Reproduce precisely the lines of the listing below, starting with the line that contains "for name, bearing" and stopping after the line that contains "imported CAD frame."; include nothing else.
######
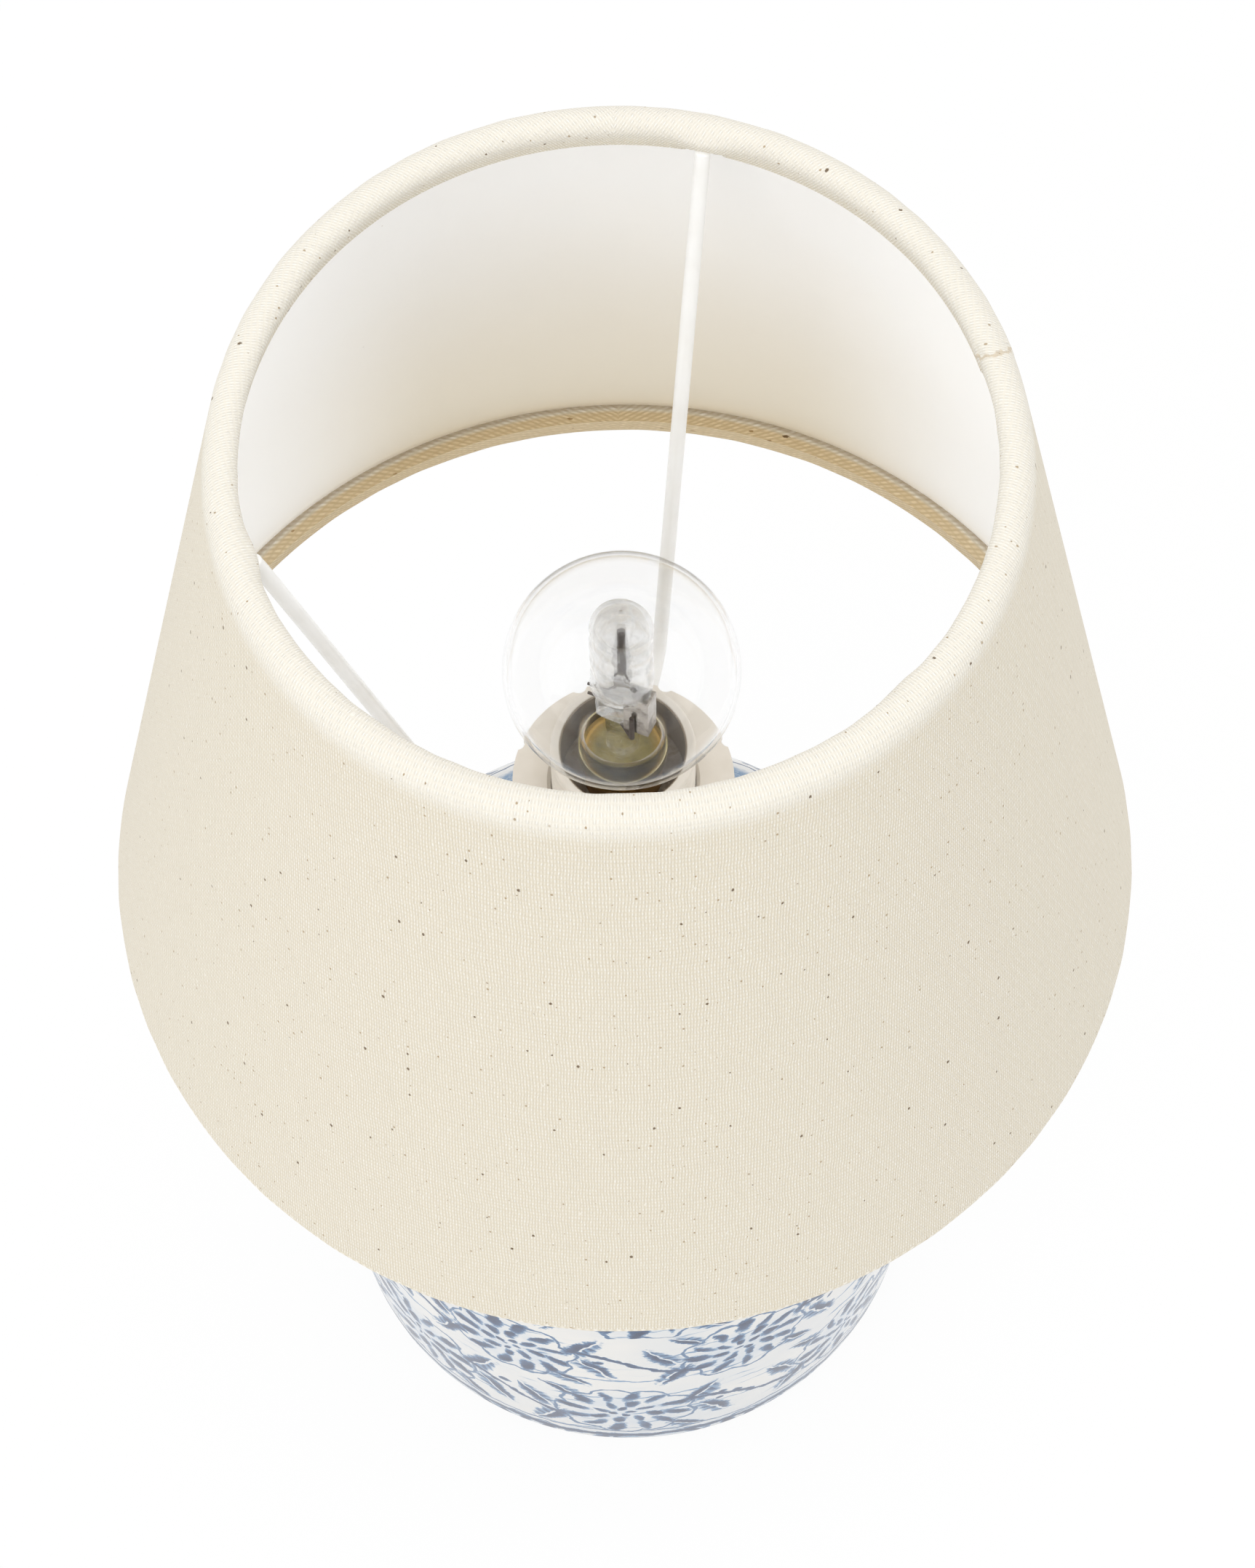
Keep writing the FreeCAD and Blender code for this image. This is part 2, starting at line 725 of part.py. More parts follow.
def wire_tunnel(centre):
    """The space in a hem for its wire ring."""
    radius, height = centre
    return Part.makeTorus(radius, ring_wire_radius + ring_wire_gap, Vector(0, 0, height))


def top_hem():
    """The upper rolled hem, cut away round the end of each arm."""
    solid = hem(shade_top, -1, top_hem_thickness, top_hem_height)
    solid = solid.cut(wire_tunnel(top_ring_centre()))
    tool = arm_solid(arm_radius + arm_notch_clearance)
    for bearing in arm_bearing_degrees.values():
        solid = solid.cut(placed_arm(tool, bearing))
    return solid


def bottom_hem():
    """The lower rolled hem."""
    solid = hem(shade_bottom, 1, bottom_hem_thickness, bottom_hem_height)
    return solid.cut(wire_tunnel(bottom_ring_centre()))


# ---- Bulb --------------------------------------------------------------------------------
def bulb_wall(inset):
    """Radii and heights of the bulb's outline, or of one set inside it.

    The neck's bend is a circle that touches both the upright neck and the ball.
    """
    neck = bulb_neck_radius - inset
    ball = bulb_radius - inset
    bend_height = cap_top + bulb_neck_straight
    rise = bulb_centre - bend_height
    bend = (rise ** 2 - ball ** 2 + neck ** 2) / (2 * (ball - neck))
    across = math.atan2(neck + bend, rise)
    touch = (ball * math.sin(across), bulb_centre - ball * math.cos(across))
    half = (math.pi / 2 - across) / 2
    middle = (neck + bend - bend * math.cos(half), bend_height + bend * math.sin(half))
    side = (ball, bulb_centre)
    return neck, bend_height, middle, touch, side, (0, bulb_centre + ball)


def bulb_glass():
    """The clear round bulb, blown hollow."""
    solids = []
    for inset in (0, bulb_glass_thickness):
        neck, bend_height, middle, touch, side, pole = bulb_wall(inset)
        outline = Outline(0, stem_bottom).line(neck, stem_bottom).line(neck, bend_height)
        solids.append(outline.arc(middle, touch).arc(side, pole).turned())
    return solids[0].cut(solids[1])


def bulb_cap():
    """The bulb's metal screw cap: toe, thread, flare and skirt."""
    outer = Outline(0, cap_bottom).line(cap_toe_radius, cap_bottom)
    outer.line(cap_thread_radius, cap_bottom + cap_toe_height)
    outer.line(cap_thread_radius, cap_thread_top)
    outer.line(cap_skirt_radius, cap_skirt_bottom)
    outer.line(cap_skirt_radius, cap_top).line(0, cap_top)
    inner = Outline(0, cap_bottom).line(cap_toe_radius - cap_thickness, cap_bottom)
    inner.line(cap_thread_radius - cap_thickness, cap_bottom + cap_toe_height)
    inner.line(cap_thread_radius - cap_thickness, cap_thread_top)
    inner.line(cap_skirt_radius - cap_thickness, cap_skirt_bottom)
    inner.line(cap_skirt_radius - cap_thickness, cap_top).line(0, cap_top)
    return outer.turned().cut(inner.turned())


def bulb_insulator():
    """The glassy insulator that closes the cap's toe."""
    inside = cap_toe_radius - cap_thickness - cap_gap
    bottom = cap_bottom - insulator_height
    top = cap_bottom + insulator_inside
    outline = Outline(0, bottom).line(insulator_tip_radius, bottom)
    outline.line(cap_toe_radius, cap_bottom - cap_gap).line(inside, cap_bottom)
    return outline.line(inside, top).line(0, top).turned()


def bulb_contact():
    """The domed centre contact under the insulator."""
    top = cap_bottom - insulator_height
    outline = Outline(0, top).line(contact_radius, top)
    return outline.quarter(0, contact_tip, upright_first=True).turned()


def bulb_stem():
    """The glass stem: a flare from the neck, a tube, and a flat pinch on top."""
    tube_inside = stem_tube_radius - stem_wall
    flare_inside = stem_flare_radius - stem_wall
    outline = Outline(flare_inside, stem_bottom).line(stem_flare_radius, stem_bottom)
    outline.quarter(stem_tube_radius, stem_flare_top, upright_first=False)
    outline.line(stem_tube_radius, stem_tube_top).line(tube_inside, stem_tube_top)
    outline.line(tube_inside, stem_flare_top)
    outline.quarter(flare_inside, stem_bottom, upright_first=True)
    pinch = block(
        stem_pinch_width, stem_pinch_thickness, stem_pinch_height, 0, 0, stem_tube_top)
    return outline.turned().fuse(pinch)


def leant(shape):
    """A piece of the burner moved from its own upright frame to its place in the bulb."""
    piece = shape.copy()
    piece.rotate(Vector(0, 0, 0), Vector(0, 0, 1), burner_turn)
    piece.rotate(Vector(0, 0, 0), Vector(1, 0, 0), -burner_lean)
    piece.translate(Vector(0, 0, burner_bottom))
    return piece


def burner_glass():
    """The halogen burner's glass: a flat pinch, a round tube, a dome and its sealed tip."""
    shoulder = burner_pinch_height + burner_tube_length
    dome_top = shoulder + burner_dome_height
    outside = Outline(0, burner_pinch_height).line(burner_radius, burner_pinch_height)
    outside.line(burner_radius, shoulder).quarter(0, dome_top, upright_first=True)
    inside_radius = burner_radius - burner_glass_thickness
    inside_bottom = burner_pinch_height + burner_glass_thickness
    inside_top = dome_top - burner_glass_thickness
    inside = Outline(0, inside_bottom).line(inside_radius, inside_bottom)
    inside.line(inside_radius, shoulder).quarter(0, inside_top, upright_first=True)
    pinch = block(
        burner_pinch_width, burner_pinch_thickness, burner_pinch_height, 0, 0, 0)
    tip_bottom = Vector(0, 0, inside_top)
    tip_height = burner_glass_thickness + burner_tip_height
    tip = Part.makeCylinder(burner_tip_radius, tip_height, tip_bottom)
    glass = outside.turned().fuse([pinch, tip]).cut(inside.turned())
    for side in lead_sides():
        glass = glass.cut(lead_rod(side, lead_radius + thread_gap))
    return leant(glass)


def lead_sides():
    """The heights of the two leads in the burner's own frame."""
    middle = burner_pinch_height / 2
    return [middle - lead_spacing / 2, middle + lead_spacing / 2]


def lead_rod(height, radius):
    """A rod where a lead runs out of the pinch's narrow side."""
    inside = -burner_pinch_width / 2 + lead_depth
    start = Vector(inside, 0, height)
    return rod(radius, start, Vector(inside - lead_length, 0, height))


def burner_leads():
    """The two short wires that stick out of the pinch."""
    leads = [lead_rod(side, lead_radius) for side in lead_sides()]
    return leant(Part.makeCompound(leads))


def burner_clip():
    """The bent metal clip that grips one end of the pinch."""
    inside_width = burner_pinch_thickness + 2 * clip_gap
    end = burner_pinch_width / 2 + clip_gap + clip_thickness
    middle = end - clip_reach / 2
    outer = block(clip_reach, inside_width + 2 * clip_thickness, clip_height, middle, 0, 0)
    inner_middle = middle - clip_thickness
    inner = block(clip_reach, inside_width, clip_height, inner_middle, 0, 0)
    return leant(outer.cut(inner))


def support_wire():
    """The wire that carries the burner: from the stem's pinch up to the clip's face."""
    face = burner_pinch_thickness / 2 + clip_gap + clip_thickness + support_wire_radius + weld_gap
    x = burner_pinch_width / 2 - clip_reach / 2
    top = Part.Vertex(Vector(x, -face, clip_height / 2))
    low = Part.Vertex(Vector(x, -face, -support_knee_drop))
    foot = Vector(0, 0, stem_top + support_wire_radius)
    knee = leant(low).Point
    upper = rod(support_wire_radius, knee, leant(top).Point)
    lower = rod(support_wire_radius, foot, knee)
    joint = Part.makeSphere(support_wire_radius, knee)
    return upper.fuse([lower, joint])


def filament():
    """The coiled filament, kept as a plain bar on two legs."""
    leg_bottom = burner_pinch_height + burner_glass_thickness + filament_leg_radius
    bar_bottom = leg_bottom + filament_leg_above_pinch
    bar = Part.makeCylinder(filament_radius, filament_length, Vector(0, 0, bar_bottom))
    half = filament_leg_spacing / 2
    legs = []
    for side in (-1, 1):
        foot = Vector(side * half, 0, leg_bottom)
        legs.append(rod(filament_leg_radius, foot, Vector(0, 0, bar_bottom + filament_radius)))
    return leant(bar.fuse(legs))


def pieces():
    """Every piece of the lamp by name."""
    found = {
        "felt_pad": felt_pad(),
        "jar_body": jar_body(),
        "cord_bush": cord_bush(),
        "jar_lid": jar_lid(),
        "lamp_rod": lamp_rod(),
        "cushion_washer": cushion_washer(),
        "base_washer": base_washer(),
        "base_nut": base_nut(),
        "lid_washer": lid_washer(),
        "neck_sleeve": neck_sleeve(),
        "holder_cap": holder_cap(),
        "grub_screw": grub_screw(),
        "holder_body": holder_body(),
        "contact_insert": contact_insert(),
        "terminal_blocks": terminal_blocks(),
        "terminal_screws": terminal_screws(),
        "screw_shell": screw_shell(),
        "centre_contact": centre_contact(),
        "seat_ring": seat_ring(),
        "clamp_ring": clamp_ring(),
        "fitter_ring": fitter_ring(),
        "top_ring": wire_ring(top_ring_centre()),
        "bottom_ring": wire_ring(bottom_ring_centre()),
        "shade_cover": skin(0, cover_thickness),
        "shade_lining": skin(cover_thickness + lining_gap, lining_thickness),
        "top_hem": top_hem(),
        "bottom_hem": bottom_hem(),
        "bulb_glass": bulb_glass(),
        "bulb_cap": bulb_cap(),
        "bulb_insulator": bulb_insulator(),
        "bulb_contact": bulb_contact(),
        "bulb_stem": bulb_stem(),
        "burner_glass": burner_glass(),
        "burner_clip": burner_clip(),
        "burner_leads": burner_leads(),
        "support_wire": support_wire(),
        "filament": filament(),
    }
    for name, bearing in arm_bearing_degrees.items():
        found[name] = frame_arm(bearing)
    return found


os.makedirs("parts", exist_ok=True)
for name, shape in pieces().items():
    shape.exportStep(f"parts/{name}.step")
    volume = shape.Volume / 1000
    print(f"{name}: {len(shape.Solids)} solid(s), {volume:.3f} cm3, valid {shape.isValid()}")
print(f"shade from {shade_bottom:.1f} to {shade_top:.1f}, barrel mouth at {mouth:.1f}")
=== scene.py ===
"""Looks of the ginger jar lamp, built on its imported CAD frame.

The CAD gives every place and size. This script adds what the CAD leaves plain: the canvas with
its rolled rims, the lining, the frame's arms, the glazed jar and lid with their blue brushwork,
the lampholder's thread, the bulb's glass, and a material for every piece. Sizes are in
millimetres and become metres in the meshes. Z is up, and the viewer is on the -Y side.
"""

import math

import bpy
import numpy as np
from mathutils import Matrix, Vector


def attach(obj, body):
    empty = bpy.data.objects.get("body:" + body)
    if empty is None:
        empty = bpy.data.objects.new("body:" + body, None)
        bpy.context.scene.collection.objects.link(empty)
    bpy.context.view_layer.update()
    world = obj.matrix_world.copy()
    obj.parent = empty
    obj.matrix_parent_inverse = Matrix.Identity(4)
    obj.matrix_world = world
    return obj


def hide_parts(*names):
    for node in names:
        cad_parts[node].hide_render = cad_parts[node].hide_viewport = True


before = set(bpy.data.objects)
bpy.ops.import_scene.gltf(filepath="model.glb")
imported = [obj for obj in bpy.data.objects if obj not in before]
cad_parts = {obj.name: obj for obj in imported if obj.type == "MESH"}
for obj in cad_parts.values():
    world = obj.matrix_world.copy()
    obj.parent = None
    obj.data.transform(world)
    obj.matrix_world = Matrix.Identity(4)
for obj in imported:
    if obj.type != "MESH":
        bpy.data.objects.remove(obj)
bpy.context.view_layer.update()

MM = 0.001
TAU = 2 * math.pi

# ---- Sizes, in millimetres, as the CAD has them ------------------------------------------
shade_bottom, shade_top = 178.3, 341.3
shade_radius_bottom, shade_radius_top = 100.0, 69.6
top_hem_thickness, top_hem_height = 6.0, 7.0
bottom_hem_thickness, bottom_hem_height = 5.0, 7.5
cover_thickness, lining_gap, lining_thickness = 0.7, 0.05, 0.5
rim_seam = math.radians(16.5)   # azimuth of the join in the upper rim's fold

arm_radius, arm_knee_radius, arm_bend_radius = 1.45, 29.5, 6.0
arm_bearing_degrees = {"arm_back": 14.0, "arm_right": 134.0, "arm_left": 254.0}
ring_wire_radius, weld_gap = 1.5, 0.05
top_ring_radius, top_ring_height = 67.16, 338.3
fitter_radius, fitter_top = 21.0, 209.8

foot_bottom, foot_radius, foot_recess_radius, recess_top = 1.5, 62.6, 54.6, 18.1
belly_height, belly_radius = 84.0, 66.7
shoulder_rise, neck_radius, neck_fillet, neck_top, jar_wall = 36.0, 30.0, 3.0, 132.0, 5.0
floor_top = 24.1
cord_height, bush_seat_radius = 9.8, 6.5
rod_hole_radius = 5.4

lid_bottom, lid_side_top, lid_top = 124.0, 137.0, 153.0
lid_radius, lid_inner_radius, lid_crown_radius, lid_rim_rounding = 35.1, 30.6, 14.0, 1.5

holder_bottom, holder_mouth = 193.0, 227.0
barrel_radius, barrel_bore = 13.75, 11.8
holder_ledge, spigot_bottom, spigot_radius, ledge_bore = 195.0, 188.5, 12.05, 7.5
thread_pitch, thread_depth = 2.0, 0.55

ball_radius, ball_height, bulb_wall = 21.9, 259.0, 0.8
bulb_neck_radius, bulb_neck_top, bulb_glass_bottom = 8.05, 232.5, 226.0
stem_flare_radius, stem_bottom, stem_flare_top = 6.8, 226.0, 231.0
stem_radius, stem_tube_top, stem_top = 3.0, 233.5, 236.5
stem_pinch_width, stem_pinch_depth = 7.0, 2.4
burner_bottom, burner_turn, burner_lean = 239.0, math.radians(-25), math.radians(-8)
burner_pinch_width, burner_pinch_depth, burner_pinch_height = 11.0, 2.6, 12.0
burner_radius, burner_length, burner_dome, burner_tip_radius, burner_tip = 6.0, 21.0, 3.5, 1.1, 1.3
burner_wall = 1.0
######
Response to the exercise -
    for name, bearing in arm_bearing_degrees.items():
        found[name] = frame_arm(bearing)
    return found


os.makedirs("parts", exist_ok=True)
for name, shape in pieces().items():
    shape.exportStep(f"parts/{name}.step")
    volume = shape.Volume / 1000
    print(f"{name}: {len(shape.Solids)} solid(s), {volume:.3f} cm3, valid {shape.isValid()}")
print(f"shade from {shade_bottom:.1f} to {shade_top:.1f}, barrel mouth at {mouth:.1f}")
=== scene.py ===
"""Looks of the ginger jar lamp, built on its imported CAD frame.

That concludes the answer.